### TASK PROMPT
Print each line exactly as it is given.

[Structured object records]
:::::

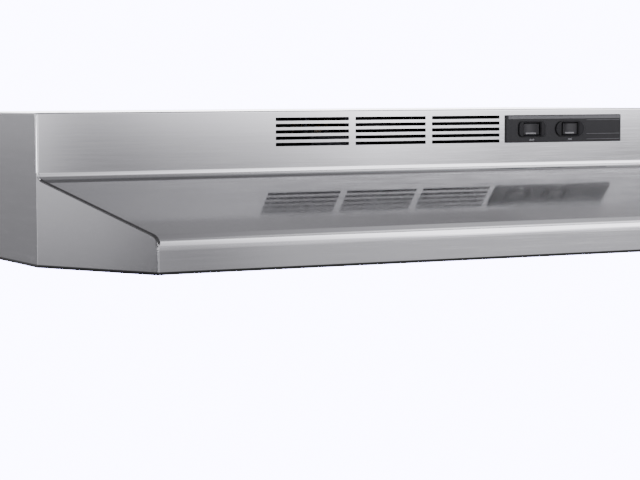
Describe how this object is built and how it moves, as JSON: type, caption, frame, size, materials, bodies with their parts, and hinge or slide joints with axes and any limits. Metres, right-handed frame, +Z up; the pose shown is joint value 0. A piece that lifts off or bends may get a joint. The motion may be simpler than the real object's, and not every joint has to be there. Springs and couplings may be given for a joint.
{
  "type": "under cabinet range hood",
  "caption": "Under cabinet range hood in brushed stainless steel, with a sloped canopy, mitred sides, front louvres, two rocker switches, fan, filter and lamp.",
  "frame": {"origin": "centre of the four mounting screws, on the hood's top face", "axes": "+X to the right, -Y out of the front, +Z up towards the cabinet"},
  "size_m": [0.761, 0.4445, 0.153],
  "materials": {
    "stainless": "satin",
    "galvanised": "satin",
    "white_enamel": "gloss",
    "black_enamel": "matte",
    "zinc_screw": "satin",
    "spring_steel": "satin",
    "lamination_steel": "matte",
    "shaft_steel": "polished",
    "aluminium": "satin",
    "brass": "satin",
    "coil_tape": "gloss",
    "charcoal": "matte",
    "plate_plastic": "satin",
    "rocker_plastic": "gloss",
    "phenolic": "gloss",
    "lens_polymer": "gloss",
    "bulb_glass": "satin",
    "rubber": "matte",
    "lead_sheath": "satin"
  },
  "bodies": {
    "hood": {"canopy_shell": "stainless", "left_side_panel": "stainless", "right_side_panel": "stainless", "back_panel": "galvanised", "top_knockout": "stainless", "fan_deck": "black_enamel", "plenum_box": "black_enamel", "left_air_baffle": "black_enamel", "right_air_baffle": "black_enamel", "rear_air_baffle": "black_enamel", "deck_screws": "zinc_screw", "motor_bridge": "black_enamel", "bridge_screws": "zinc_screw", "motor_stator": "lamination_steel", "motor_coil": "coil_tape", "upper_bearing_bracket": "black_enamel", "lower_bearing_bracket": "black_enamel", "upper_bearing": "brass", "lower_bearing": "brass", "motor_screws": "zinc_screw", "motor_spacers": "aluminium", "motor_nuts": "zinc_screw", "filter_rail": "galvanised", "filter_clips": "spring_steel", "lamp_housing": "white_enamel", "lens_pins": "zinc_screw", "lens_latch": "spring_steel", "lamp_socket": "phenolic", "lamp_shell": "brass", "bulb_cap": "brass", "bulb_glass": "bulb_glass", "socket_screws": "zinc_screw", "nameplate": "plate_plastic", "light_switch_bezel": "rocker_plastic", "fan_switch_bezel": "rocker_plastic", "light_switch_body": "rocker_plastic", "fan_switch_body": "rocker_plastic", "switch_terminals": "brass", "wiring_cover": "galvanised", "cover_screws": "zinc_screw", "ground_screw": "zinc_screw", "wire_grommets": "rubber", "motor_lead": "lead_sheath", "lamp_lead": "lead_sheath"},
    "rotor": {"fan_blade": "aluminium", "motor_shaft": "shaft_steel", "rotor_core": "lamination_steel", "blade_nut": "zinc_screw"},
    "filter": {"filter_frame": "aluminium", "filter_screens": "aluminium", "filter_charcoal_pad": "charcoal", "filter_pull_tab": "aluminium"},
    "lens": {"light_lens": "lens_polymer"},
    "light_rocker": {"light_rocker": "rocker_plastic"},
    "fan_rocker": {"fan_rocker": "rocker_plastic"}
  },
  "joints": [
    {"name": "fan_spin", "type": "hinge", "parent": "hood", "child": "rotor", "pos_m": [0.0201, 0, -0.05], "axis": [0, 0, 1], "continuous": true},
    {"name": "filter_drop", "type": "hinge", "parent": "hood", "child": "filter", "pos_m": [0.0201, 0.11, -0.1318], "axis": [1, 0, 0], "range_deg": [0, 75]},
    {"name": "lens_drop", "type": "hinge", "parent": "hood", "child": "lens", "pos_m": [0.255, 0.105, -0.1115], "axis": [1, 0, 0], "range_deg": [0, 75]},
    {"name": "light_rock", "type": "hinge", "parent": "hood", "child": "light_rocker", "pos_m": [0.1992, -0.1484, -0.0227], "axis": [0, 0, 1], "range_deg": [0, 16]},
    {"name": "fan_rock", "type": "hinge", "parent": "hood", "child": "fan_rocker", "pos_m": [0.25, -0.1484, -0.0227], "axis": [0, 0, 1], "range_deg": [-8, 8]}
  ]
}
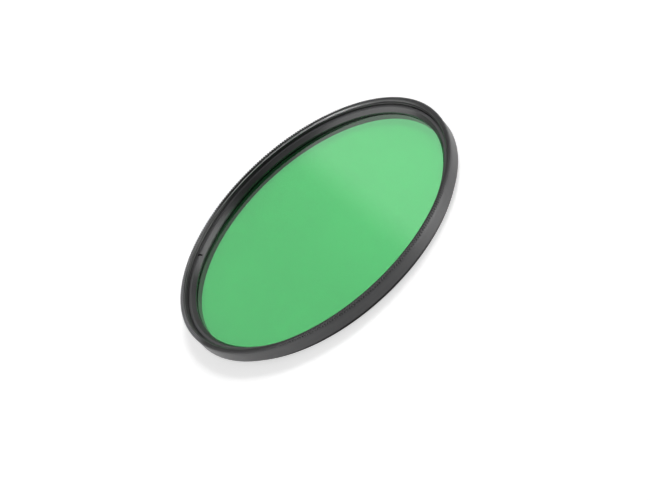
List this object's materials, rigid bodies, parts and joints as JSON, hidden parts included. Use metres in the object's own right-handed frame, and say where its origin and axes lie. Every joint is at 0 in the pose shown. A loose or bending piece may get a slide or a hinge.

:::::

### ANSWER TO THE TASK
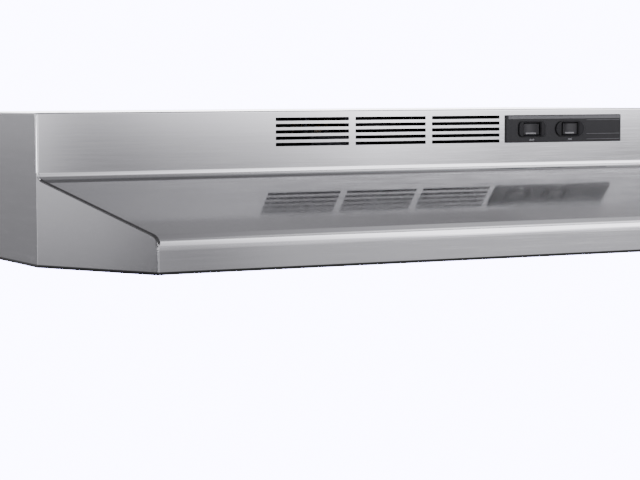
Describe how this object is built and how it moves, as JSON: type, caption, frame, size, materials, bodies with their parts, and hinge or slide joints with axes and any limits. Metres, right-handed frame, +Z up; the pose shown is joint value 0. A piece that lifts off or bends may get a joint. The motion may be simpler than the real object's, and not every joint has to be there. Springs and couplings may be given for a joint.
{
  "type": "under cabinet range hood",
  "caption": "Under cabinet range hood in brushed stainless steel, with a sloped canopy, mitred sides, front louvres, two rocker switches, fan, filter and lamp.",
  "frame": {"origin": "centre of the four mounting screws, on the hood's top face", "axes": "+X to the right, -Y out of the front, +Z up towards the cabinet"},
  "size_m": [0.761, 0.4445, 0.153],
  "materials": {
    "stainless": "satin",
    "galvanised": "satin",
    "white_enamel": "gloss",
    "black_enamel": "matte",
    "zinc_screw": "satin",
    "spring_steel": "satin",
    "lamination_steel": "matte",
    "shaft_steel": "polished",
    "aluminium": "satin",
    "brass": "satin",
    "coil_tape": "gloss",
    "charcoal": "matte",
    "plate_plastic": "satin",
    "rocker_plastic": "gloss",
    "phenolic": "gloss",
    "lens_polymer": "gloss",
    "bulb_glass": "satin",
    "rubber": "matte",
    "lead_sheath": "satin"
  },
  "bodies": {
    "hood": {"canopy_shell": "stainless", "left_side_panel": "stainless", "right_side_panel": "stainless", "back_panel": "galvanised", "top_knockout": "stainless", "fan_deck": "black_enamel", "plenum_box": "black_enamel", "left_air_baffle": "black_enamel", "right_air_baffle": "black_enamel", "rear_air_baffle": "black_enamel", "deck_screws": "zinc_screw", "motor_bridge": "black_enamel", "bridge_screws": "zinc_screw", "motor_stator": "lamination_steel", "motor_coil": "coil_tape", "upper_bearing_bracket": "black_enamel", "lower_bearing_bracket": "black_enamel", "upper_bearing": "brass", "lower_bearing": "brass", "motor_screws": "zinc_screw", "motor_spacers": "aluminium", "motor_nuts": "zinc_screw", "filter_rail": "galvanised", "filter_clips": "spring_steel", "lamp_housing": "white_enamel", "lens_pins": "zinc_screw", "lens_latch": "spring_steel", "lamp_socket": "phenolic", "lamp_shell": "brass", "bulb_cap": "brass", "bulb_glass": "bulb_glass", "socket_screws": "zinc_screw", "nameplate": "plate_plastic", "light_switch_bezel": "rocker_plastic", "fan_switch_bezel": "rocker_plastic", "light_switch_body": "rocker_plastic", "fan_switch_body": "rocker_plastic", "switch_terminals": "brass", "wiring_cover": "galvanised", "cover_screws": "zinc_screw", "ground_screw": "zinc_screw", "wire_grommets": "rubber", "motor_lead": "lead_sheath", "lamp_lead": "lead_sheath"},
    "rotor": {"fan_blade": "aluminium", "motor_shaft": "shaft_steel", "rotor_core": "lamination_steel", "blade_nut": "zinc_screw"},
    "filter": {"filter_frame": "aluminium", "filter_screens": "aluminium", "filter_charcoal_pad": "charcoal", "filter_pull_tab": "aluminium"},
    "lens": {"light_lens": "lens_polymer"},
    "light_rocker": {"light_rocker": "rocker_plastic"},
    "fan_rocker": {"fan_rocker": "rocker_plastic"}
  },
  "joints": [
    {"name": "fan_spin", "type": "hinge", "parent": "hood", "child": "rotor", "pos_m": [0.0201, 0, -0.05], "axis": [0, 0, 1], "continuous": true},
    {"name": "filter_drop", "type": "hinge", "parent": "hood", "child": "filter", "pos_m": [0.0201, 0.11, -0.1318], "axis": [1, 0, 0], "range_deg": [0, 75]},
    {"name": "lens_drop", "type": "hinge", "parent": "hood", "child": "lens", "pos_m": [0.255, 0.105, -0.1115], "axis": [1, 0, 0], "range_deg": [0, 75]},
    {"name": "light_rock", "type": "hinge", "parent": "hood", "child": "light_rocker", "pos_m": [0.1992, -0.1484, -0.0227], "axis": [0, 0, 1], "range_deg": [0, 16]},
    {"name": "fan_rock", "type": "hinge", "parent": "hood", "child": "fan_rocker", "pos_m": [0.25, -0.1484, -0.0227], "axis": [0, 0, 1], "range_deg": [-8, 8]}
  ]
}
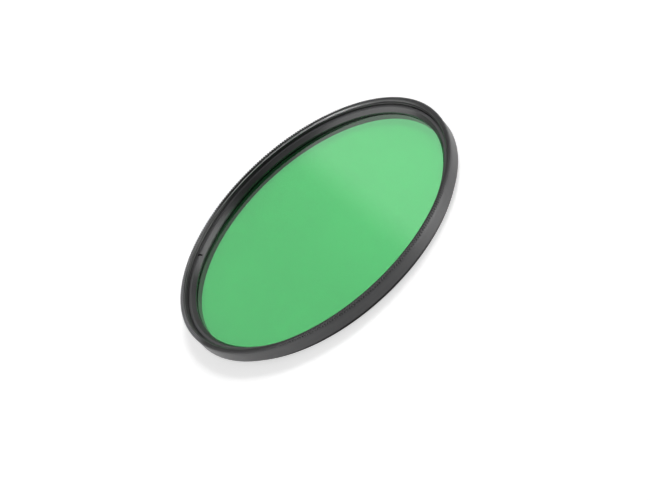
List this object's materials, rigid bodies, parts and joints as JSON, hidden parts included. Use metres in the object's own right-handed frame, and say where its origin and axes lie. Every joint is at 0 in the pose shown. A loose or bending piece may get a slide or a hinge.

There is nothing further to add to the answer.